## begin

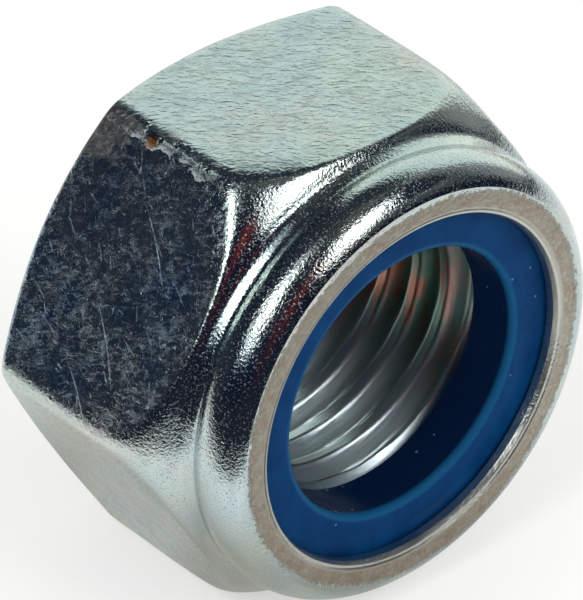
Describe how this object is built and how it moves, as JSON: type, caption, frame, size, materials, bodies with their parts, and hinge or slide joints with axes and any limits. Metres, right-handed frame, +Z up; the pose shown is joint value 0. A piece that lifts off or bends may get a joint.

## end
## begin

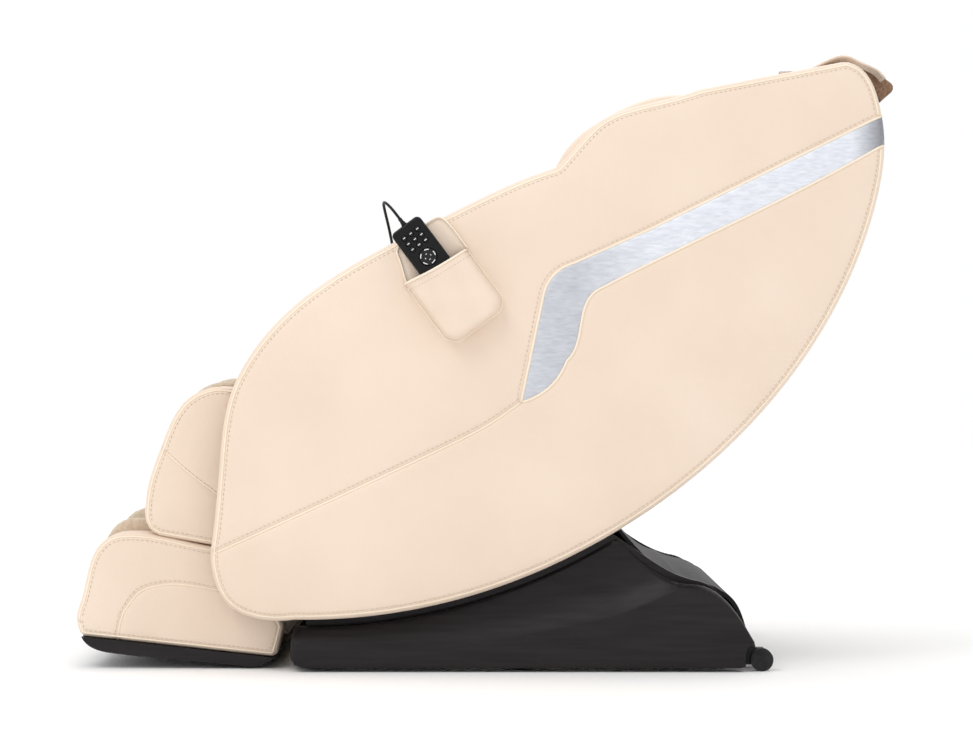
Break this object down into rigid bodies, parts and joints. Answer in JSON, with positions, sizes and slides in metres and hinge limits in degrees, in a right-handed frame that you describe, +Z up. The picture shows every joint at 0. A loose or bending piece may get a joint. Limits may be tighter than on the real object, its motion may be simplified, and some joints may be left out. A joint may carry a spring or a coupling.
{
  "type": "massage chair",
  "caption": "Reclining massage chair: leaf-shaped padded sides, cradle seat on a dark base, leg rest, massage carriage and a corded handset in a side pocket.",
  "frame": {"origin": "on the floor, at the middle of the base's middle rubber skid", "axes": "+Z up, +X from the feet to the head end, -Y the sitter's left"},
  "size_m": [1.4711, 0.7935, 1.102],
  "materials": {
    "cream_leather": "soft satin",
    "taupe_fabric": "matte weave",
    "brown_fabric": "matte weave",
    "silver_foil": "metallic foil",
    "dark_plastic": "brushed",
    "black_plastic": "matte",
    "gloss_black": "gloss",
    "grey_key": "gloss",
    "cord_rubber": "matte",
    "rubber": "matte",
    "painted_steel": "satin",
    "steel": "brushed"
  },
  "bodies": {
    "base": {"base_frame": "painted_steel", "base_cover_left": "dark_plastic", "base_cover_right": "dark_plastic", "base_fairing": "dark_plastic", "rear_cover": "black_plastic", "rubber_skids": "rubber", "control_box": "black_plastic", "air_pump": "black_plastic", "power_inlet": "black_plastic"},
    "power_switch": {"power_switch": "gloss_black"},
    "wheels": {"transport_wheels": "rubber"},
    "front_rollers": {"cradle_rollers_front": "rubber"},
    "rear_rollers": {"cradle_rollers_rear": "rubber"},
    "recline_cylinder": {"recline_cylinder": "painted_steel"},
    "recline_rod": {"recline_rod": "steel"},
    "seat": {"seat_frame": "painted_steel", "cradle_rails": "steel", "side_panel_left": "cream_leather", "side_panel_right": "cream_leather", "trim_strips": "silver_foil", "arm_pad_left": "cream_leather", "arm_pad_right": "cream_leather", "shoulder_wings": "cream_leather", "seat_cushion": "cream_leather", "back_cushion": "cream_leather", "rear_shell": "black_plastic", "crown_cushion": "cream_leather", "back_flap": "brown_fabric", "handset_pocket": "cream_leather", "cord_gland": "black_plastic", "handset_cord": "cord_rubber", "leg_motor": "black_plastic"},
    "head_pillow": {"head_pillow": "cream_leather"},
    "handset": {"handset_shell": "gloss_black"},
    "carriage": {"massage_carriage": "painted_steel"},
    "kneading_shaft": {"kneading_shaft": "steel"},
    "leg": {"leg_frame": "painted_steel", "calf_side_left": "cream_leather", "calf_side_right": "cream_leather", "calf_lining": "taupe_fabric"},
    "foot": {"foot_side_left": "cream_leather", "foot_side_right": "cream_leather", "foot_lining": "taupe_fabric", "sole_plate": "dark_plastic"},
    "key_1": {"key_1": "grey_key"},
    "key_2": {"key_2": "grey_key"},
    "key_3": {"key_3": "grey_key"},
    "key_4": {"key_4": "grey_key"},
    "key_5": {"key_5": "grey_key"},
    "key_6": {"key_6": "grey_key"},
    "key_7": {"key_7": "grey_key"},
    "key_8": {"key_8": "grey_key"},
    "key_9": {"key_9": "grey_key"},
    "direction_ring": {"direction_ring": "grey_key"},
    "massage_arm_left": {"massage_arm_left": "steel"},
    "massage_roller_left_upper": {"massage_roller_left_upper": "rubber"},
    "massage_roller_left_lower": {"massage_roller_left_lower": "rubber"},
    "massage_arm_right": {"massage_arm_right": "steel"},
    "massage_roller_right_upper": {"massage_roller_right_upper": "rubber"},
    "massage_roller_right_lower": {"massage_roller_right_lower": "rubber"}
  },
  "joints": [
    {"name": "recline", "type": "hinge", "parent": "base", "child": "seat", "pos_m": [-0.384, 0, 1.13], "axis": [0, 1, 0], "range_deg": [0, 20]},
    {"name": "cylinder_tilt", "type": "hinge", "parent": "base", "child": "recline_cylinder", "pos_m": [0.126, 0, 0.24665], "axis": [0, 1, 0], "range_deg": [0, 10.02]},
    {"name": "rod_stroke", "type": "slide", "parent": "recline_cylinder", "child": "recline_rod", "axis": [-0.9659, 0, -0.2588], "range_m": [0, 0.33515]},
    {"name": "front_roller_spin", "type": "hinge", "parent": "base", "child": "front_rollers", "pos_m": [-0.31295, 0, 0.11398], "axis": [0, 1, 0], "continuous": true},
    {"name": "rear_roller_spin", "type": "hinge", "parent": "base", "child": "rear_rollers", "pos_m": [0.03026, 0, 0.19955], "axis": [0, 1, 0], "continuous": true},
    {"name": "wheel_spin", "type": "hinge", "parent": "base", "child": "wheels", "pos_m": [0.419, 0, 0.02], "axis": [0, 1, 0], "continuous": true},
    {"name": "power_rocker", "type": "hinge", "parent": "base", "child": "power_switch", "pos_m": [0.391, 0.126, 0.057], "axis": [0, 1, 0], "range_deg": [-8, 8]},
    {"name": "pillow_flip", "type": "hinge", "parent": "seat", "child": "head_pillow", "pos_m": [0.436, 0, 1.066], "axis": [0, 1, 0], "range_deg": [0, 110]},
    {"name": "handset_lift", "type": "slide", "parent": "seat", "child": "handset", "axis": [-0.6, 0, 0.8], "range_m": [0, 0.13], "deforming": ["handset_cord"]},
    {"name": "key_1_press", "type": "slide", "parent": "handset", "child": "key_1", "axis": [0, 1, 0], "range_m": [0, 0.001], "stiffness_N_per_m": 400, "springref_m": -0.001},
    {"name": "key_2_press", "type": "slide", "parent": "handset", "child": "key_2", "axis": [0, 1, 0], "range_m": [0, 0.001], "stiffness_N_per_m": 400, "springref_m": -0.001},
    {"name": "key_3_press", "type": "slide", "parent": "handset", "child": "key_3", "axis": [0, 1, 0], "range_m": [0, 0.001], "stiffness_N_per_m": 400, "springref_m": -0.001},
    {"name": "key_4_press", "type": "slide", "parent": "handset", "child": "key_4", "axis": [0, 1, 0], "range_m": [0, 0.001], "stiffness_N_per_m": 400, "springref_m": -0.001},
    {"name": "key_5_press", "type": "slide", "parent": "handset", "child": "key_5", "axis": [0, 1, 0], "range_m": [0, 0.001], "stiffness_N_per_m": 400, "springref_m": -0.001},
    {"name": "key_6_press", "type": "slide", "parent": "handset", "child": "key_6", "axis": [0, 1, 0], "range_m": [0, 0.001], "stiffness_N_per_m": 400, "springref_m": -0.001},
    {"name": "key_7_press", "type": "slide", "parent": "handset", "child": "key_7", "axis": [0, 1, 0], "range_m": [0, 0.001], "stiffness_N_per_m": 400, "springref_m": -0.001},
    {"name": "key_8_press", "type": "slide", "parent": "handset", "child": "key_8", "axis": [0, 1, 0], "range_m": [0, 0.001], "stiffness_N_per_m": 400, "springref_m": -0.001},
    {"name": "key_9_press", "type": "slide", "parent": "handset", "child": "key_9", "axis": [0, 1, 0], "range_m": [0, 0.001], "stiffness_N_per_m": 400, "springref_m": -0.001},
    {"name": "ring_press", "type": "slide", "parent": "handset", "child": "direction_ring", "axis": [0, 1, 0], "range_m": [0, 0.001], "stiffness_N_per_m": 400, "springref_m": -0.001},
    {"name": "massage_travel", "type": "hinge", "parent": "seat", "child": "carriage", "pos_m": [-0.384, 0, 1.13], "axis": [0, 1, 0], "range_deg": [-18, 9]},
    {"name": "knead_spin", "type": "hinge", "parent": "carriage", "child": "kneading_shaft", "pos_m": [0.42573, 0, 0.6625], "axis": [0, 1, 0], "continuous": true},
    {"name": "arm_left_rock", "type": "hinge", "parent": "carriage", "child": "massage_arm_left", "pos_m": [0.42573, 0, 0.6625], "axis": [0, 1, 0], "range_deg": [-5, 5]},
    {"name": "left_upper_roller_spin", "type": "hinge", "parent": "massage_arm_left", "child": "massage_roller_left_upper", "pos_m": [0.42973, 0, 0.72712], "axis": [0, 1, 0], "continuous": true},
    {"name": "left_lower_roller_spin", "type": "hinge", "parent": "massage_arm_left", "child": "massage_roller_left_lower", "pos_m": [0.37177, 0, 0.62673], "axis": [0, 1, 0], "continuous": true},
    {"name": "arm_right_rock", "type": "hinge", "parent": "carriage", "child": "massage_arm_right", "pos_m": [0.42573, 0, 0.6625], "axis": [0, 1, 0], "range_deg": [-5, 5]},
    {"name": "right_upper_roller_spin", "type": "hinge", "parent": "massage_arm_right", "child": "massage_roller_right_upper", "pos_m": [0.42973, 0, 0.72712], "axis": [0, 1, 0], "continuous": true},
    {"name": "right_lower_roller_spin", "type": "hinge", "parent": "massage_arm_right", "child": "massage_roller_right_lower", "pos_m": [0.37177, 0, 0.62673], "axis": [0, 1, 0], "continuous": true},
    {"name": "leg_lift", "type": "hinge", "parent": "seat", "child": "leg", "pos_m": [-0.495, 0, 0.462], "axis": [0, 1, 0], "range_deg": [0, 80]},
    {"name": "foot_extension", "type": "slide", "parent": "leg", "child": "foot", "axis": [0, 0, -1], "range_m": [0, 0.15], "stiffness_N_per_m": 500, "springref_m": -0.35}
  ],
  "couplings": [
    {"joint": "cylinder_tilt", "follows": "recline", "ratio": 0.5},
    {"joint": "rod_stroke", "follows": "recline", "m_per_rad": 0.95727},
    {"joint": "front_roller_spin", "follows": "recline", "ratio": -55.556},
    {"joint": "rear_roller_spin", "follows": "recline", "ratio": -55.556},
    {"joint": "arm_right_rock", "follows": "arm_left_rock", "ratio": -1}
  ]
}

## end

**Required task:**
Find every line above that contains the word "piece", and return each one.

**Expected answer:**
Describe how this object is built and how it moves, as JSON: type, caption, frame, size, materials, bodies with their parts, and hinge or slide joints with axes and any limits. Metres, right-handed frame, +Z up; the pose shown is joint value 0. A piece that lifts off or bends may get a joint.
Break this object down into rigid bodies, parts and joints. Answer in JSON, with positions, sizes and slides in metres and hinge limits in degrees, in a right-handed frame that you describe, +Z up. The picture shows every joint at 0. A loose or bending piece may get a joint. Limits may be tighter than on the real object, its motion may be simplified, and some joints may be left out. A joint may carry a spring or a coupling.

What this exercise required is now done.